One of the most exciting discoveries, he says, came while examining the rolls. “In 1484, on March 1, the mother of the princes and her daughters were in sanctuary in Westminster Abbey, hiding from Richard III in fear of their lives.

“Richard III said I will find husbands for your daughters, you have nothing to worry about, come back to court, and within two days of that, I find that he sent someone called Robert Markenfield here.” 

Markenfield was sent on an unknown mission from Yorkshire. Some time afterwards, a man called John Evans arrived and was granted the titles Lord of the Manor and ‘Parker’ of the deer park behind the church. No record has yet been found of Evans’ life before he arrived in Devon. “That was a little bit of a lightbulb moment.” 

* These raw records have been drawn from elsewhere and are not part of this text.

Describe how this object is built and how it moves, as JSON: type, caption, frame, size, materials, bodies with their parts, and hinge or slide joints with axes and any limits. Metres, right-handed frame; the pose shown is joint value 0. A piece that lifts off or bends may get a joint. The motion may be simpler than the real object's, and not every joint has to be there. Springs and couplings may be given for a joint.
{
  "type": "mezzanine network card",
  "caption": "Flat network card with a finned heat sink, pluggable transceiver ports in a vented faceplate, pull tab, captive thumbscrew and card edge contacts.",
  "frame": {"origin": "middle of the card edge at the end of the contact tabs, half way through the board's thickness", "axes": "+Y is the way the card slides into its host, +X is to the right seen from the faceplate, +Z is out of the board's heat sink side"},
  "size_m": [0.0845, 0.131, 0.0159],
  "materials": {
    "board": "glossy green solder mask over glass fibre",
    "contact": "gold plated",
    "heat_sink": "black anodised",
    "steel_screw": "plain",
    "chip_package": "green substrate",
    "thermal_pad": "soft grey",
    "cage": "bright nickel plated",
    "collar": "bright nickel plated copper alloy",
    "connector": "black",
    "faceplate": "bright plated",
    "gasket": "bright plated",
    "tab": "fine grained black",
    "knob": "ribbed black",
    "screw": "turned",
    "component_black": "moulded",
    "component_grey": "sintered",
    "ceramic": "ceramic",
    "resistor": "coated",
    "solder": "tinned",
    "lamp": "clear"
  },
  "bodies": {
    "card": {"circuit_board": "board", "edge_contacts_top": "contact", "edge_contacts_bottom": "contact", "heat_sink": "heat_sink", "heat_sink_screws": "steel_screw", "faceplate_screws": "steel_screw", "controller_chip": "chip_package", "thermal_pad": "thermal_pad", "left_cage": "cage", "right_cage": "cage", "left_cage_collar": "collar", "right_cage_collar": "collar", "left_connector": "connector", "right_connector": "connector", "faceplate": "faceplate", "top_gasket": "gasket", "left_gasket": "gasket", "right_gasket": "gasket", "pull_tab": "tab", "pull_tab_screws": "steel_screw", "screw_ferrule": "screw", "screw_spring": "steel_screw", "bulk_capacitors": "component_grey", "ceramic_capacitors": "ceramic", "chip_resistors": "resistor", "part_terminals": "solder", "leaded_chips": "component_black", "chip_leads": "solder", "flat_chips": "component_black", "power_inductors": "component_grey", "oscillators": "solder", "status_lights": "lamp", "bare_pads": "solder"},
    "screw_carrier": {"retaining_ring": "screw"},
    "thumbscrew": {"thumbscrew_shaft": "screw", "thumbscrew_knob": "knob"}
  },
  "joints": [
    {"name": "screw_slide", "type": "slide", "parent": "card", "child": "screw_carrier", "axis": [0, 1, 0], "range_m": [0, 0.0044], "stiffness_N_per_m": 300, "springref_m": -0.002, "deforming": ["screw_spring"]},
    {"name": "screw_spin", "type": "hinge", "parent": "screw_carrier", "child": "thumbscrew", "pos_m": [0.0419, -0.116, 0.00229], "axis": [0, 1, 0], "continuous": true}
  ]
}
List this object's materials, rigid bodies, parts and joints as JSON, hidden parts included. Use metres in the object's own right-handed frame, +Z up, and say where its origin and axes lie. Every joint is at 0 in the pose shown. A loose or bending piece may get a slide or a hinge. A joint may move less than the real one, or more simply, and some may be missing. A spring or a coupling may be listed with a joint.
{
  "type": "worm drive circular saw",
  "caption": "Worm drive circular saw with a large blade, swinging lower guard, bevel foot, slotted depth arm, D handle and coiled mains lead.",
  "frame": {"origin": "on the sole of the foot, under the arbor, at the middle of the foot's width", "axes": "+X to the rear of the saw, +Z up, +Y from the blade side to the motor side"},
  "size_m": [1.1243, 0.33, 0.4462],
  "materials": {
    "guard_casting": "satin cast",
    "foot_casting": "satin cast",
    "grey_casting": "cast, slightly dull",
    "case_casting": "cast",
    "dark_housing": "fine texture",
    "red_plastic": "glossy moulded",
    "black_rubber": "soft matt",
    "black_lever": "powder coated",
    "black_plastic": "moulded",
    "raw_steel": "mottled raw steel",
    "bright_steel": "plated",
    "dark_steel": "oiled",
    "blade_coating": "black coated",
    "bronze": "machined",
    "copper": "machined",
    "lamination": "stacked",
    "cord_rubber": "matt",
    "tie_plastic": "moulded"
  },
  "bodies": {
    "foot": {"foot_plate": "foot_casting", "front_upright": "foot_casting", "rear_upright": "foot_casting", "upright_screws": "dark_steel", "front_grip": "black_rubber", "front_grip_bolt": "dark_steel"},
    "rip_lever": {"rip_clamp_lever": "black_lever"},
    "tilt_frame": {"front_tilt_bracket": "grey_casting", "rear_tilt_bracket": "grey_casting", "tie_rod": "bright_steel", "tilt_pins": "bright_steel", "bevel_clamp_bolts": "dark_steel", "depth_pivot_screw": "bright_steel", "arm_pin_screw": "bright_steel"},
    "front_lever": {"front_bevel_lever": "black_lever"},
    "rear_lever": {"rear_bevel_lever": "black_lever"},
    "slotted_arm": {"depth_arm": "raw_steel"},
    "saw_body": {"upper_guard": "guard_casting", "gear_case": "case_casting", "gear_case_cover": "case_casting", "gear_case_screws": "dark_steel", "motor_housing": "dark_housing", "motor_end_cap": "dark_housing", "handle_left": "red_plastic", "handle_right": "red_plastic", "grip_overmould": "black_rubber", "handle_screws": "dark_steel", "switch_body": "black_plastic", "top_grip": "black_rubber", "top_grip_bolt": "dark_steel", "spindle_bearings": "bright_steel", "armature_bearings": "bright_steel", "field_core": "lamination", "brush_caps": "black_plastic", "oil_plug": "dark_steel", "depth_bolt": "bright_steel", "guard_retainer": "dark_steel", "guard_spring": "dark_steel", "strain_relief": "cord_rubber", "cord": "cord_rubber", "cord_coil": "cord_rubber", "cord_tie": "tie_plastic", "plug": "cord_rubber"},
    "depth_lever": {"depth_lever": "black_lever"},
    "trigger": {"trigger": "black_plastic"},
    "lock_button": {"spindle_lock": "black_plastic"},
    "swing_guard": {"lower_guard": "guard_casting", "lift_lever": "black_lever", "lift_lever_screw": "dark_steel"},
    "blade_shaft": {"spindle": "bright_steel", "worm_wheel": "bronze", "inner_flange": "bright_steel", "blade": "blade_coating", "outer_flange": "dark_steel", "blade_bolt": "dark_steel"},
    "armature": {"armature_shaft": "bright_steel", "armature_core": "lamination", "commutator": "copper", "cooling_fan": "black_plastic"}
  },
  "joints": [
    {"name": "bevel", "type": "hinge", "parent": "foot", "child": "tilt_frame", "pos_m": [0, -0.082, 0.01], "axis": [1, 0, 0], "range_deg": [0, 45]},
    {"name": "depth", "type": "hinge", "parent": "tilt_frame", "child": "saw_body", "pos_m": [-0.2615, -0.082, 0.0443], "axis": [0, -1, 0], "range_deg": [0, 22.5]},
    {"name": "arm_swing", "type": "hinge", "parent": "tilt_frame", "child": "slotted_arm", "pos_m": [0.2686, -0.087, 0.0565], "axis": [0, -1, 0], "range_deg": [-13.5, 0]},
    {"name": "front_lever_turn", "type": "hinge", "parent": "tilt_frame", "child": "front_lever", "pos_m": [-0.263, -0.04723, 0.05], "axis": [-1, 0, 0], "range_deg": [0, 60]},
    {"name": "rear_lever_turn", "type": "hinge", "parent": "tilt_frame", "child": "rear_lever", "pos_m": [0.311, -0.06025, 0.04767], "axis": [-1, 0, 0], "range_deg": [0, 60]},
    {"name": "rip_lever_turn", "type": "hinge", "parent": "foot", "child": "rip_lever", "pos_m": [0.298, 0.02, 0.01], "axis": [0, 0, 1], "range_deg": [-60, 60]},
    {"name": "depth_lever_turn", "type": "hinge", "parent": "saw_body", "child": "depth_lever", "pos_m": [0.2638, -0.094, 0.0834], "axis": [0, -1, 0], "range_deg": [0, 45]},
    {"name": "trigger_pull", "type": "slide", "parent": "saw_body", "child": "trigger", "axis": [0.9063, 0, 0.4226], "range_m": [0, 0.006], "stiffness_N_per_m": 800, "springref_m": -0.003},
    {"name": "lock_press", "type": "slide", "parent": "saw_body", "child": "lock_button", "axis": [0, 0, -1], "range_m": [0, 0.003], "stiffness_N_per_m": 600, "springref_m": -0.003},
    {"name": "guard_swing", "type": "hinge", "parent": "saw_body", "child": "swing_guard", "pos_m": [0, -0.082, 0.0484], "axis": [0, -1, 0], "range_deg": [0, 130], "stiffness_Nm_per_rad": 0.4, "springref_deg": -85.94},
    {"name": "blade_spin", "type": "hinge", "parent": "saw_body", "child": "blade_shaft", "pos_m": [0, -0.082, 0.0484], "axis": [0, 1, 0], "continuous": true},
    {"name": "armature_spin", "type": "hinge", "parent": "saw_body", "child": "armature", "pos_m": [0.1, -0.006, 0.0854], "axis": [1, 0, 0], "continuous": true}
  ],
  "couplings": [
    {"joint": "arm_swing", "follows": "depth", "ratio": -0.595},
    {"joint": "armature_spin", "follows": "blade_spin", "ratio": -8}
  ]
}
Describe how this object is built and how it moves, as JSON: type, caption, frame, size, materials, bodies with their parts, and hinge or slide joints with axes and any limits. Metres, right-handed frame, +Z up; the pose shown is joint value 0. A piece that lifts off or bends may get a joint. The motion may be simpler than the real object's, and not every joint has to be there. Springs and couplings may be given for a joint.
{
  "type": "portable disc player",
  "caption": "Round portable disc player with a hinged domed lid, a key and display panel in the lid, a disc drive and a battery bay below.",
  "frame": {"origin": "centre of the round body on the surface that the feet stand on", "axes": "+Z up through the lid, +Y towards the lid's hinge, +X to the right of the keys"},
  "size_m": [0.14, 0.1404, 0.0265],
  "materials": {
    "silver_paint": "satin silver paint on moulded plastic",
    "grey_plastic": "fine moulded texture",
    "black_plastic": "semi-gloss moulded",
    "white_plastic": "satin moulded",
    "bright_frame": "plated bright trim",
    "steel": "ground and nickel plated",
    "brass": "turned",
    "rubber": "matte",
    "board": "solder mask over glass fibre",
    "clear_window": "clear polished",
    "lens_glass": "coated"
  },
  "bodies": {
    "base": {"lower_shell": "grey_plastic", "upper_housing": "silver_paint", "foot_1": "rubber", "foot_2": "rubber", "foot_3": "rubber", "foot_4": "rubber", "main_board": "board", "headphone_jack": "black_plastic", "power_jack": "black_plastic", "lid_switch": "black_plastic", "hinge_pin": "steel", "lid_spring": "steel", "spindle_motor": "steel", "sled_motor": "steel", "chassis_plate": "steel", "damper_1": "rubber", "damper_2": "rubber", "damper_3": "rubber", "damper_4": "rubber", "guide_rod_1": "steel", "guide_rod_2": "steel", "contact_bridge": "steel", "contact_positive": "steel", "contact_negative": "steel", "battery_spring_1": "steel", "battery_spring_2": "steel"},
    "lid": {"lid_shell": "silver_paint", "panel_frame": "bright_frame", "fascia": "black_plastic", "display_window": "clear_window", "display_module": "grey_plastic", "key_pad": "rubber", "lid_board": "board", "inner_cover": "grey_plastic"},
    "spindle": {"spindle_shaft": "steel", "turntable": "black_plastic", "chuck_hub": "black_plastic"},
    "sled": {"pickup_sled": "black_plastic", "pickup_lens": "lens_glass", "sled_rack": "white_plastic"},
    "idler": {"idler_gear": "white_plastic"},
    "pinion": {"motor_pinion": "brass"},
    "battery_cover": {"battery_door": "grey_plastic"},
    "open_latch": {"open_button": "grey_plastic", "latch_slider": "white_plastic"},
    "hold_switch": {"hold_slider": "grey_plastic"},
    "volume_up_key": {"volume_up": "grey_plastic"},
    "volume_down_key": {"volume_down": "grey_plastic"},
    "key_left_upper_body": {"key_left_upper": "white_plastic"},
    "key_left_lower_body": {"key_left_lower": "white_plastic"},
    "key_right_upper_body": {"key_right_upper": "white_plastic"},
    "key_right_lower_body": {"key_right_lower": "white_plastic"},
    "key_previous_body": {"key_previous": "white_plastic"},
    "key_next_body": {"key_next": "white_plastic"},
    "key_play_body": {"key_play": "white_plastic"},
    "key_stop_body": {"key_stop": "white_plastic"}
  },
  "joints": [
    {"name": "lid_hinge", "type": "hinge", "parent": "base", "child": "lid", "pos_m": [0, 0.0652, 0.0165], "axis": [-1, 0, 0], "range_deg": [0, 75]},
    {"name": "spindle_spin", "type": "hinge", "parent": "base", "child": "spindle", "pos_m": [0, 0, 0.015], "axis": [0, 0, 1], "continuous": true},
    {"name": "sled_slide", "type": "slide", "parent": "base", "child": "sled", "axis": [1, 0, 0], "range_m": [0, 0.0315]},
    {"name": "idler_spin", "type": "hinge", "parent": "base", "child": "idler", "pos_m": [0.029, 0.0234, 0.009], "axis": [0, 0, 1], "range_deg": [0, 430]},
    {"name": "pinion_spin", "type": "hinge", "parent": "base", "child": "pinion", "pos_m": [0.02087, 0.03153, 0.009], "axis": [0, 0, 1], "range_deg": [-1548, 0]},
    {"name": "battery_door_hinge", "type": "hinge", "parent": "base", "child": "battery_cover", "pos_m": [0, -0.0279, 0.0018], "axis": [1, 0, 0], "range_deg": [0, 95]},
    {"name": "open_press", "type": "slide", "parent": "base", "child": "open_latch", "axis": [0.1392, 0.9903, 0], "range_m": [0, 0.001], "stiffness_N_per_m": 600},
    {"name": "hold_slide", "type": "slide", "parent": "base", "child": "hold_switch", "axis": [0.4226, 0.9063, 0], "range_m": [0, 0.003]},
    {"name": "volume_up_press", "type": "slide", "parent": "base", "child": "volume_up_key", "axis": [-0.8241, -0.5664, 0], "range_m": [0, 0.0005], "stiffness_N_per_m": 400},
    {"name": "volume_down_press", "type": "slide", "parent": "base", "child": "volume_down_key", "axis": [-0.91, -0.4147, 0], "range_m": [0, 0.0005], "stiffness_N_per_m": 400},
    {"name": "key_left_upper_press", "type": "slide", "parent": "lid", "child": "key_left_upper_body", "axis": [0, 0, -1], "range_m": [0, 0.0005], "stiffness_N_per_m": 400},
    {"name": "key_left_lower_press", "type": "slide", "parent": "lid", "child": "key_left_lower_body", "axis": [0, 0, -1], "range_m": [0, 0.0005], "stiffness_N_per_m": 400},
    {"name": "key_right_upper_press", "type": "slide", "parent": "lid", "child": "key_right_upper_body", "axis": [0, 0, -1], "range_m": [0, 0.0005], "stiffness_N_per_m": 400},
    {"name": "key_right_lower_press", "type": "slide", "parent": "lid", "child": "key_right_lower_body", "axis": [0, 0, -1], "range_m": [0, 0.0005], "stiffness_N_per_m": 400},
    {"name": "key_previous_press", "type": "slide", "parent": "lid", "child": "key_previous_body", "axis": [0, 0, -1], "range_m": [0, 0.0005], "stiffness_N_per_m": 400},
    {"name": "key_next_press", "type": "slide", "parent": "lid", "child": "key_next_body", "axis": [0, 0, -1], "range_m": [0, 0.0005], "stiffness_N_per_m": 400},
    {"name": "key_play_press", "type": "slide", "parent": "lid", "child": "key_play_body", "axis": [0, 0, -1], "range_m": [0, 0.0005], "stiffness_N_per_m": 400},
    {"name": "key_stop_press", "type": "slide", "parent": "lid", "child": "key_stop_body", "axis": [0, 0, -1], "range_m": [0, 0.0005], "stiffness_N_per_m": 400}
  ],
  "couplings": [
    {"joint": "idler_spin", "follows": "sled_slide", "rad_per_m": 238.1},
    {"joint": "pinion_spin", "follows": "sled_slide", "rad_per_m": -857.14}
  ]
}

Another was noticing a scar carved on the face of John Evans’ tomb. “I hadn’t really looked at it in that way before, but we were looking for some clue […] I was sat in front of the computer comparing images. I’d taken another photograph of the face and I was looking at it and I saw a similarity between the faces,” says Dike, pointing to the disfigured man in the stained glass window, gazing up at Edward V.